MATERIAL —
==*==

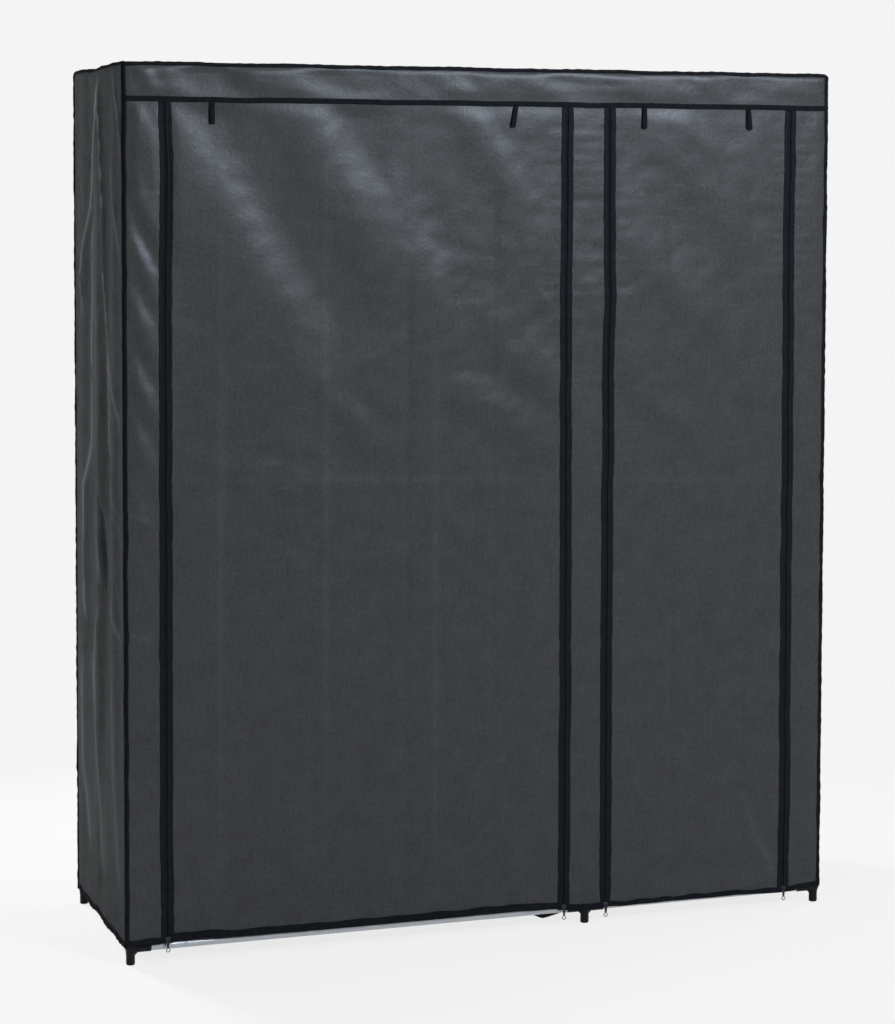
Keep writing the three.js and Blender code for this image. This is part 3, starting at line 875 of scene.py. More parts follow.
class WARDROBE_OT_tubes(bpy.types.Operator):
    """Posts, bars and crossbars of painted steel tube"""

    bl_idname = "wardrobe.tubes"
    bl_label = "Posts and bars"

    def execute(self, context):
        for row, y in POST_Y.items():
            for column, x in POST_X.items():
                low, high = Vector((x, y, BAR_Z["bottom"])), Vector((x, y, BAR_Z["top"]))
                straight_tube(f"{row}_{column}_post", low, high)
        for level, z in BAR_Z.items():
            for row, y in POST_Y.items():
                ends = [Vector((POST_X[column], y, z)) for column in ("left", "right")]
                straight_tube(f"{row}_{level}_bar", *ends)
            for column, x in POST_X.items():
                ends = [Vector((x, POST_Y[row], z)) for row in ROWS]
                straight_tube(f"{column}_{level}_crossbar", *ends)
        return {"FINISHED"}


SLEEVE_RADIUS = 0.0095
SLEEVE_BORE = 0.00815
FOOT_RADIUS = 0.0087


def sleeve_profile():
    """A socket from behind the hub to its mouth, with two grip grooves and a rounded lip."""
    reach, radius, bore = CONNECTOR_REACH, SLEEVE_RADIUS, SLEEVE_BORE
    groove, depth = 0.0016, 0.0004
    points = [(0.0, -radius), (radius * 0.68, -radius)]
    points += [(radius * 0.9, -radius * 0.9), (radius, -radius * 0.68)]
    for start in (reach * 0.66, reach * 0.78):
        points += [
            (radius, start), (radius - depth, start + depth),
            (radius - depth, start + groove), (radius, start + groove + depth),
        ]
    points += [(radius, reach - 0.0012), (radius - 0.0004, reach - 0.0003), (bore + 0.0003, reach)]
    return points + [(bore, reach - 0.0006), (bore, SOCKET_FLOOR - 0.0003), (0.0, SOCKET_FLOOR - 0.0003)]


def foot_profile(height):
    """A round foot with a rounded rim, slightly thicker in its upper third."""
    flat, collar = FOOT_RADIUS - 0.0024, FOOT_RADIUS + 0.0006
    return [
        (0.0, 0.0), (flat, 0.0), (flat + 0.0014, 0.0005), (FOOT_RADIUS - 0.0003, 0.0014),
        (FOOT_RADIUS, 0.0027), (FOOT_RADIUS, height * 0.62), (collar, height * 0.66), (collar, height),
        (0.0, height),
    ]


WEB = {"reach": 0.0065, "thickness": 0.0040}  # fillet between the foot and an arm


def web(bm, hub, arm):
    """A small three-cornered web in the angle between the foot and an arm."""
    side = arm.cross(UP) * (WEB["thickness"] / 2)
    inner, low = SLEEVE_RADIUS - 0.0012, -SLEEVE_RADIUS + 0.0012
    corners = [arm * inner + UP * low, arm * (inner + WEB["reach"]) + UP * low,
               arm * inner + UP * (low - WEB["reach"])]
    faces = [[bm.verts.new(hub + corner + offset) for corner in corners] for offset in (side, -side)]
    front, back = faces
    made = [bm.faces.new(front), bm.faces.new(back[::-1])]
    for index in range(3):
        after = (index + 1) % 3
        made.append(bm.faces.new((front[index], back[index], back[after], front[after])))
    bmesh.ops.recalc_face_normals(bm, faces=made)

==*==

EXERCISE REQUIREMENTS — All the data must be duplicated exactly, with nothing added or removed.

WRITTEN ANSWER —
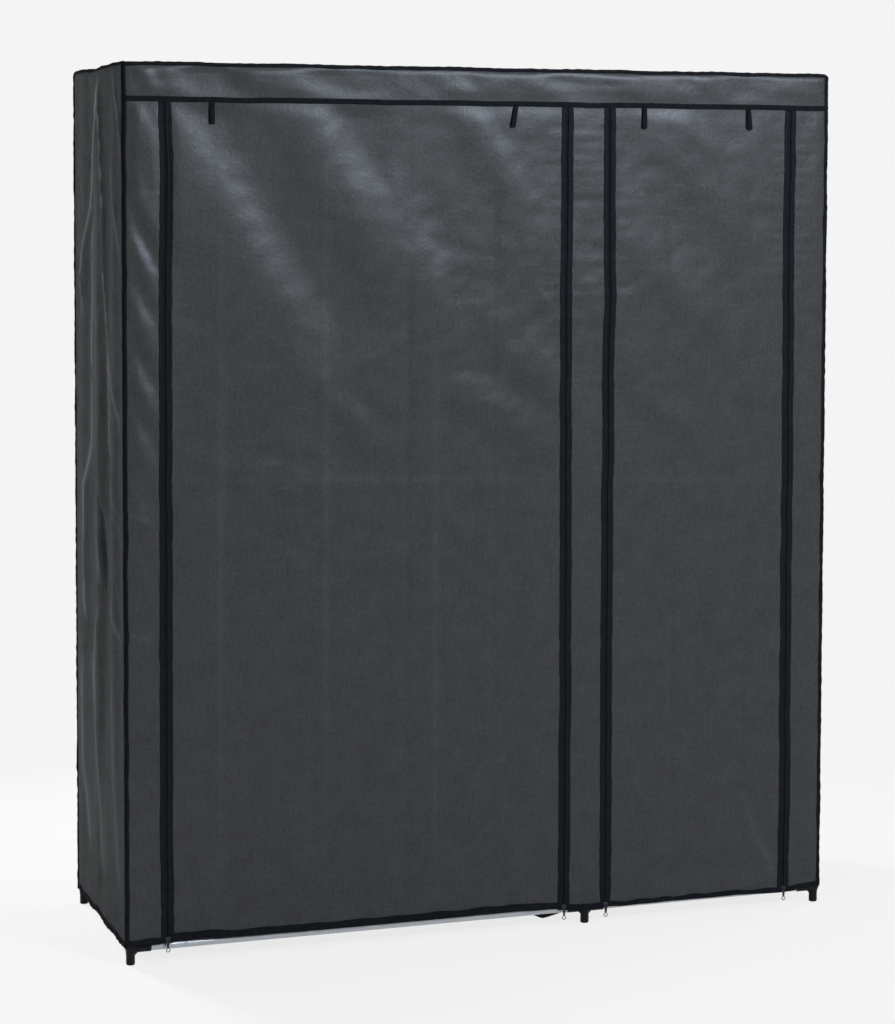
Keep writing the three.js and Blender code for this image. This is part 3, starting at line 875 of scene.py. More parts follow.
class WARDROBE_OT_tubes(bpy.types.Operator):
    """Posts, bars and crossbars of painted steel tube"""

    bl_idname = "wardrobe.tubes"
    bl_label = "Posts and bars"

    def execute(self, context):
        for row, y in POST_Y.items():
            for column, x in POST_X.items():
                low, high = Vector((x, y, BAR_Z["bottom"])), Vector((x, y, BAR_Z["top"]))
                straight_tube(f"{row}_{column}_post", low, high)
        for level, z in BAR_Z.items():
            for row, y in POST_Y.items():
                ends = [Vector((POST_X[column], y, z)) for column in ("left", "right")]
                straight_tube(f"{row}_{level}_bar", *ends)
            for column, x in POST_X.items():
                ends = [Vector((x, POST_Y[row], z)) for row in ROWS]
                straight_tube(f"{column}_{level}_crossbar", *ends)
        return {"FINISHED"}


SLEEVE_RADIUS = 0.0095
SLEEVE_BORE = 0.00815
FOOT_RADIUS = 0.0087


def sleeve_profile():
    """A socket from behind the hub to its mouth, with two grip grooves and a rounded lip."""
    reach, radius, bore = CONNECTOR_REACH, SLEEVE_RADIUS, SLEEVE_BORE
    groove, depth = 0.0016, 0.0004
    points = [(0.0, -radius), (radius * 0.68, -radius)]
    points += [(radius * 0.9, -radius * 0.9), (radius, -radius * 0.68)]
    for start in (reach * 0.66, reach * 0.78):
        points += [
            (radius, start), (radius - depth, start + depth),
            (radius - depth, start + groove), (radius, start + groove + depth),
        ]
    points += [(radius, reach - 0.0012), (radius - 0.0004, reach - 0.0003), (bore + 0.0003, reach)]
    return points + [(bore, reach - 0.0006), (bore, SOCKET_FLOOR - 0.0003), (0.0, SOCKET_FLOOR - 0.0003)]


def foot_profile(height):
    """A round foot with a rounded rim, slightly thicker in its upper third."""
    flat, collar = FOOT_RADIUS - 0.0024, FOOT_RADIUS + 0.0006
    return [
        (0.0, 0.0), (flat, 0.0), (flat + 0.0014, 0.0005), (FOOT_RADIUS - 0.0003, 0.0014),
        (FOOT_RADIUS, 0.0027), (FOOT_RADIUS, height * 0.62), (collar, height * 0.66), (collar, height),
        (0.0, height),
    ]


WEB = {"reach": 0.0065, "thickness": 0.0040}  # fillet between the foot and an arm


def web(bm, hub, arm):
    """A small three-cornered web in the angle between the foot and an arm."""
    side = arm.cross(UP) * (WEB["thickness"] / 2)
    inner, low = SLEEVE_RADIUS - 0.0012, -SLEEVE_RADIUS + 0.0012
    corners = [arm * inner + UP * low, arm * (inner + WEB["reach"]) + UP * low,
               arm * inner + UP * (low - WEB["reach"])]
    faces = [[bm.verts.new(hub + corner + offset) for corner in corners] for offset in (side, -side)]
    front, back = faces
    made = [bm.faces.new(front), bm.faces.new(back[::-1])]
    for index in range(3):
        after = (index + 1) % 3
        made.append(bm.faces.new((front[index], back[index], back[after], front[after])))
    bmesh.ops.recalc_face_normals(bm, faces=made)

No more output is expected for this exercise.